_GOAL OF THE EXERCISE_. What is needed is an exact copy of the lines from the one containing "make_base_cover()" to the one containing "for node in", both lines included, and no other lines.

_PROVIDED DATA_.
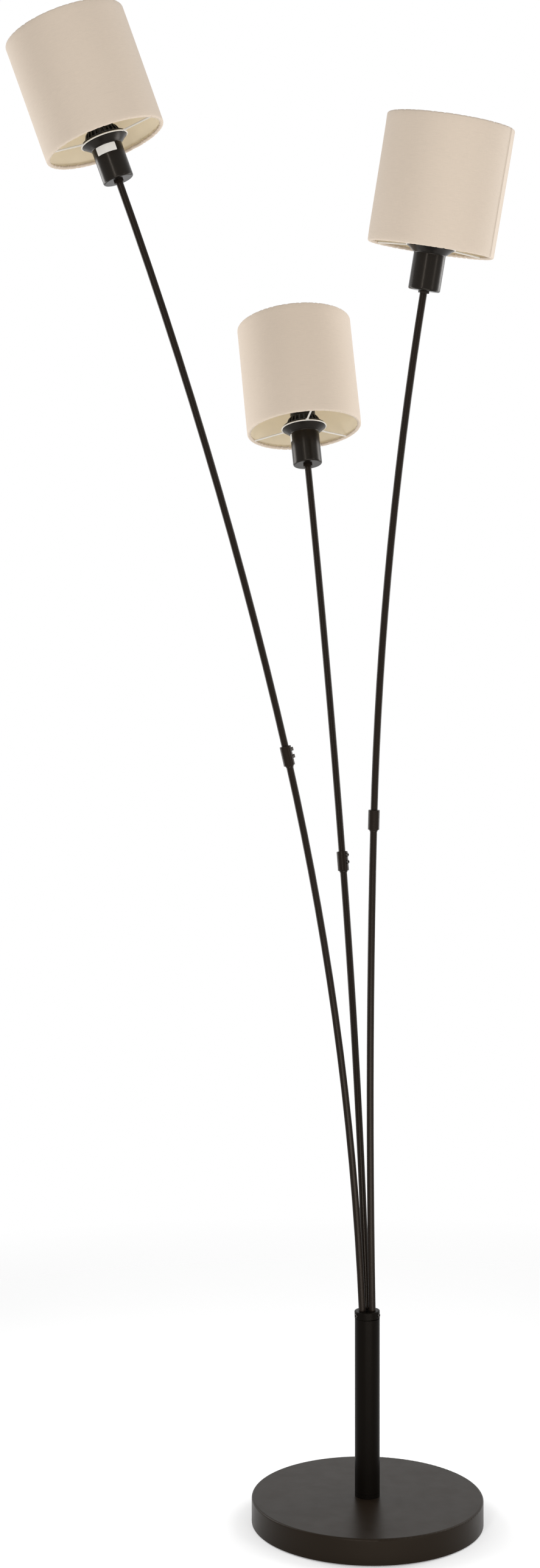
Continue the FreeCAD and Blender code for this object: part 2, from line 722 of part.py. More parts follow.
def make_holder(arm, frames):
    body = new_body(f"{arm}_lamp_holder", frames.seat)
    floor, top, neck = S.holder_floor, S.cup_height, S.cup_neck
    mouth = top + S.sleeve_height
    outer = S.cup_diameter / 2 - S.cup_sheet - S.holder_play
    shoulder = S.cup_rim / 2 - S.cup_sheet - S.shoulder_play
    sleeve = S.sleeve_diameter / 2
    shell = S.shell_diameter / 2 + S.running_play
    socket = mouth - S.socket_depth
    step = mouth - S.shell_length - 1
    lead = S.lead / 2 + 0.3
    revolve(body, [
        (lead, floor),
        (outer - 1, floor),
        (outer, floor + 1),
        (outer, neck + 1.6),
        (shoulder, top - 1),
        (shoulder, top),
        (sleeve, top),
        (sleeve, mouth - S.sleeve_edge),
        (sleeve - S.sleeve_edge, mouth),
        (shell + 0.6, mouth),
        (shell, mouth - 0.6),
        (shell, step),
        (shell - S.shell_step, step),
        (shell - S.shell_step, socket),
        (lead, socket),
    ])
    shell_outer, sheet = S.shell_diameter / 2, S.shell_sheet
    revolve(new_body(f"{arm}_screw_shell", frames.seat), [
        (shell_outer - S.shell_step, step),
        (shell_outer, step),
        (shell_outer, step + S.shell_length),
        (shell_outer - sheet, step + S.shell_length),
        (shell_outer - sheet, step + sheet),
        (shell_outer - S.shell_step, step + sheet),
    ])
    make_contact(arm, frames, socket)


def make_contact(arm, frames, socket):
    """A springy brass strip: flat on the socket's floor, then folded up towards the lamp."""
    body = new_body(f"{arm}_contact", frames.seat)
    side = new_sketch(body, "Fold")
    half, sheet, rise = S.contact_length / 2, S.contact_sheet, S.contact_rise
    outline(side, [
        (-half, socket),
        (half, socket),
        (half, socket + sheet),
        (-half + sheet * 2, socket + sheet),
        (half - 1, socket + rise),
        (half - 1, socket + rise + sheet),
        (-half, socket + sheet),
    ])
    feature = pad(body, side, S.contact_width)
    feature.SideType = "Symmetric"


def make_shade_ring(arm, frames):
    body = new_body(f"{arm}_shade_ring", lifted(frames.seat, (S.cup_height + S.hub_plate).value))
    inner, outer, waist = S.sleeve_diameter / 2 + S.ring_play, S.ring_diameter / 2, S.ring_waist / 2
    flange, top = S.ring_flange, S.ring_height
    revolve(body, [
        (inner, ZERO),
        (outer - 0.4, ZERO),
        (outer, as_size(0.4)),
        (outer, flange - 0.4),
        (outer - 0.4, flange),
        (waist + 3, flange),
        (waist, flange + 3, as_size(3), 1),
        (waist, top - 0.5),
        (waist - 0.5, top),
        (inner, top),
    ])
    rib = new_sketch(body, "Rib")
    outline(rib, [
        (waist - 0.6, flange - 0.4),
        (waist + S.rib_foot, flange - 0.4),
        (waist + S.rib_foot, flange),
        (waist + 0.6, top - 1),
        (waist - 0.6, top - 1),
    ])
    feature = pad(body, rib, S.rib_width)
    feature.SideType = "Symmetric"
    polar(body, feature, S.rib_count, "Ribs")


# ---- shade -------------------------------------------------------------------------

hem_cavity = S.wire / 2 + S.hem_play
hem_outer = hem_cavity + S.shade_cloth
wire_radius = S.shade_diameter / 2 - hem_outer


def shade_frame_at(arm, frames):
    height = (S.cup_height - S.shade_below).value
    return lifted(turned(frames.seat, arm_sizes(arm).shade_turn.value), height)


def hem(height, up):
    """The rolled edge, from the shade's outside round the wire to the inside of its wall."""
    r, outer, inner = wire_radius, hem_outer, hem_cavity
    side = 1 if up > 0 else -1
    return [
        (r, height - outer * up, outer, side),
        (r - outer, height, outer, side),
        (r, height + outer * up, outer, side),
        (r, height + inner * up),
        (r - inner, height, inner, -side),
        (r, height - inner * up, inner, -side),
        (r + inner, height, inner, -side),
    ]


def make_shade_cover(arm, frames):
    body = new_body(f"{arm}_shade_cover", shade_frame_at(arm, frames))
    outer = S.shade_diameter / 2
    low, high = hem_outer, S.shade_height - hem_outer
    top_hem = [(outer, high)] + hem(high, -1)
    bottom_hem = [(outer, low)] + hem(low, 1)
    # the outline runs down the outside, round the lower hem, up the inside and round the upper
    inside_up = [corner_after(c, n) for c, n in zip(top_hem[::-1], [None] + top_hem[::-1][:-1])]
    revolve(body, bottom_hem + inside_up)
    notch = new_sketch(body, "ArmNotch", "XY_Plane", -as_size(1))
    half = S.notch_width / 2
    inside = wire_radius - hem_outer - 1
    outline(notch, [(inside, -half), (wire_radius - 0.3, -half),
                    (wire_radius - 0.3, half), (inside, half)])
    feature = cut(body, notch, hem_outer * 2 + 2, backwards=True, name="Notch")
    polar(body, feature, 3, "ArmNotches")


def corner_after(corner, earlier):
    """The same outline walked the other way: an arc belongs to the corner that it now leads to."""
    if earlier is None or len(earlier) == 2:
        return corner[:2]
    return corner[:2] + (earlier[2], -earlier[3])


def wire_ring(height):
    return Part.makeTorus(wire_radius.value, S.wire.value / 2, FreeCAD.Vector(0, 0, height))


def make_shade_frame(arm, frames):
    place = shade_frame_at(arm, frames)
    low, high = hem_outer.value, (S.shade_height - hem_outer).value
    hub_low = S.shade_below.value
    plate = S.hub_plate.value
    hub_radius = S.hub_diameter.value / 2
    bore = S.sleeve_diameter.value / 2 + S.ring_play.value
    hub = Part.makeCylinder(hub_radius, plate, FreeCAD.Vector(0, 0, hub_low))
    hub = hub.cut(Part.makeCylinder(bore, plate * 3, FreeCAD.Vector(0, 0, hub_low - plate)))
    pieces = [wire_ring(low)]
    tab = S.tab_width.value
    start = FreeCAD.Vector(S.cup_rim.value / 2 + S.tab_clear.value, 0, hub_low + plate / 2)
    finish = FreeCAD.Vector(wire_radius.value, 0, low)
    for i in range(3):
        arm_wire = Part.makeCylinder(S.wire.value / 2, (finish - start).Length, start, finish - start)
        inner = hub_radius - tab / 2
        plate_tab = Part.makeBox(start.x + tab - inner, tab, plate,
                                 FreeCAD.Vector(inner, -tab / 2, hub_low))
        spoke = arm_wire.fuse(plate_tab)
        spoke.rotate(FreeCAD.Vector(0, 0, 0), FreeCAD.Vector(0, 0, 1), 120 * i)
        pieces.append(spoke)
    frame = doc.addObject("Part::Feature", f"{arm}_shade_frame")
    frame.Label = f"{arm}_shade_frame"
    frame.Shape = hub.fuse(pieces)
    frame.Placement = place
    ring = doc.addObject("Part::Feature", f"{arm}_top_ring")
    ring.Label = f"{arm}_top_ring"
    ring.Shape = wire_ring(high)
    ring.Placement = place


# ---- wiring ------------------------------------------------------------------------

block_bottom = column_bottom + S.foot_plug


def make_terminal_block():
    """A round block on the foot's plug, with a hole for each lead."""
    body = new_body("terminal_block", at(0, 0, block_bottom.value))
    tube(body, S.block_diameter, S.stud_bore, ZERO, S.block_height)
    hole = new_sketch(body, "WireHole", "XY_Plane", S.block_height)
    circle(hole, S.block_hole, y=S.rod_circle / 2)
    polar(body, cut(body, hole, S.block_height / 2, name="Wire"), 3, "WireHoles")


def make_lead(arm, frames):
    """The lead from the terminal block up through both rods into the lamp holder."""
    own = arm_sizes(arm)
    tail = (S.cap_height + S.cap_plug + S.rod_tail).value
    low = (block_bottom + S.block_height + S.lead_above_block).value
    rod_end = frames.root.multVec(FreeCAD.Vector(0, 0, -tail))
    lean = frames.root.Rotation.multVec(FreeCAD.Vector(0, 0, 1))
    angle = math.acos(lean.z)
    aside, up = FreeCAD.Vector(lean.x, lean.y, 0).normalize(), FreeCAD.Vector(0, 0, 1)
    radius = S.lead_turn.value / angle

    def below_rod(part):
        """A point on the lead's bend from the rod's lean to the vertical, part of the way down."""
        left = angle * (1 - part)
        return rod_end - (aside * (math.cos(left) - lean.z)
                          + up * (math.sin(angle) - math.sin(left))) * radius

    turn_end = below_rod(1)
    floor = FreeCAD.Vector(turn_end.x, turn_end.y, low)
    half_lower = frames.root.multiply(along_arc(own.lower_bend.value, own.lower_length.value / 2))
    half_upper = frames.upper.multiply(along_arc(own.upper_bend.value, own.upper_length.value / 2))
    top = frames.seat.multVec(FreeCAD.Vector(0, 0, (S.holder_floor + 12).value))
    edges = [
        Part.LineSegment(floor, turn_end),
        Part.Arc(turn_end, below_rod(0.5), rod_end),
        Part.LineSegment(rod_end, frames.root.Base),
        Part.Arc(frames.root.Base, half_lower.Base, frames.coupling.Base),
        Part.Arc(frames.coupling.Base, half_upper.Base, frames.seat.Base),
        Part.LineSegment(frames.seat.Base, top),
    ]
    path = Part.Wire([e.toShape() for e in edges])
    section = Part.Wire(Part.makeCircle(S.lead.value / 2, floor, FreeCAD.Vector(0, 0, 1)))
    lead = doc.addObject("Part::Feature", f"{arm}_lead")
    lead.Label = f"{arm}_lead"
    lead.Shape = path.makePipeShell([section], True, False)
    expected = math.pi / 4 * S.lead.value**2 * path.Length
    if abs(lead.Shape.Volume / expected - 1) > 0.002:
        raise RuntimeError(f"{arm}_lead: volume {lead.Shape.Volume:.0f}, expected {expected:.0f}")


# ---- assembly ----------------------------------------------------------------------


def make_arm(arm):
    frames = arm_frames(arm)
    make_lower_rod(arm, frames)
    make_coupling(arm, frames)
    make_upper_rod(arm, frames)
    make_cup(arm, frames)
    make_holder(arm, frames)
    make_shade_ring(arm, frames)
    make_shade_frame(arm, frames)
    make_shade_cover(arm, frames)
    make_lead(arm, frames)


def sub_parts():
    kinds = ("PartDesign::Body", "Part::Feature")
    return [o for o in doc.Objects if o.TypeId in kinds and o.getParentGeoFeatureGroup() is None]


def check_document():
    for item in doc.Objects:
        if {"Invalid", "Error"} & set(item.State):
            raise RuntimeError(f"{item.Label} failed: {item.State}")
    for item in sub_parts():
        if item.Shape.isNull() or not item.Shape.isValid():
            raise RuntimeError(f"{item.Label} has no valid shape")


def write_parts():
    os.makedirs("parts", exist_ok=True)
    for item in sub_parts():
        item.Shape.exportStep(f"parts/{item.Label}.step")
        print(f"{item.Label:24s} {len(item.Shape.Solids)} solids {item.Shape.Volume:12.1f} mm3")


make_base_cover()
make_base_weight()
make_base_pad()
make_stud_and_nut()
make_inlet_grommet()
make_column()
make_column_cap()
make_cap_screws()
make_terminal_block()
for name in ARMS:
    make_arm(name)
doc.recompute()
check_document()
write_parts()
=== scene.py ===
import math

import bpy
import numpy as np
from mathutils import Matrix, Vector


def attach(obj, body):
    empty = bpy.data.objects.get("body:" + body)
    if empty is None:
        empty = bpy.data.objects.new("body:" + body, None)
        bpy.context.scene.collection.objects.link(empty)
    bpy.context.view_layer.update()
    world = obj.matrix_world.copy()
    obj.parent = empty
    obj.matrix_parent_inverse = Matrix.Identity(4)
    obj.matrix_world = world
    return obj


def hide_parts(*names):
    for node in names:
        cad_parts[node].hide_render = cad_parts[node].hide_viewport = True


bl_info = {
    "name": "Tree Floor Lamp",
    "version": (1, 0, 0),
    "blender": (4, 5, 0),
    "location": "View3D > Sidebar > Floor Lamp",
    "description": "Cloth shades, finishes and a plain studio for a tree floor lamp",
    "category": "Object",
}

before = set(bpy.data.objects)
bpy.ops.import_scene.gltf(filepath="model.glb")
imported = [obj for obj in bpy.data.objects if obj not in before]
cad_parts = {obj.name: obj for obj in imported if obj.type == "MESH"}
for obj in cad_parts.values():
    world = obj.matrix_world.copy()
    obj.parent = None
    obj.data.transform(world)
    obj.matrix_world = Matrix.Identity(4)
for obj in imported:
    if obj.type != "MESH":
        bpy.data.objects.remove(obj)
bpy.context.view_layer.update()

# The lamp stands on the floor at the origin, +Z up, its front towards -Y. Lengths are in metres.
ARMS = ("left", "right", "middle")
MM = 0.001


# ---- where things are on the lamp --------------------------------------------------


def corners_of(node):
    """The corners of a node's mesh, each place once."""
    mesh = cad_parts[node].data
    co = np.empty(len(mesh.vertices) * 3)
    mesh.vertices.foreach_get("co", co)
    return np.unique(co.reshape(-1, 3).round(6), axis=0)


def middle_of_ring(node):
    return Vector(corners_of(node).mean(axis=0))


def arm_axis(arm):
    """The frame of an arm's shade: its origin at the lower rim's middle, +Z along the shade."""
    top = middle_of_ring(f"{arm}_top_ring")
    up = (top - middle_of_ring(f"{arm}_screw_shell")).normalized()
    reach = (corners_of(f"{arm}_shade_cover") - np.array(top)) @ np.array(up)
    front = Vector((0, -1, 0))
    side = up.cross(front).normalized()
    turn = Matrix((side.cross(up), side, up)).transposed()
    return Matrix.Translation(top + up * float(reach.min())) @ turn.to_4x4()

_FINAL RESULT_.
make_base_cover()
make_base_weight()
make_base_pad()
make_stud_and_nut()
make_inlet_grommet()
make_column()
make_column_cap()
make_cap_screws()
make_terminal_block()
for name in ARMS:
    make_arm(name)
doc.recompute()
check_document()
write_parts()
=== scene.py ===
import math

import bpy
import numpy as np
from mathutils import Matrix, Vector


def attach(obj, body):
    empty = bpy.data.objects.get("body:" + body)
    if empty is None:
        empty = bpy.data.objects.new("body:" + body, None)
        bpy.context.scene.collection.objects.link(empty)
    bpy.context.view_layer.update()
    world = obj.matrix_world.copy()
    obj.parent = empty
    obj.matrix_parent_inverse = Matrix.Identity(4)
    obj.matrix_world = world
    return obj


def hide_parts(*names):
    for node in names:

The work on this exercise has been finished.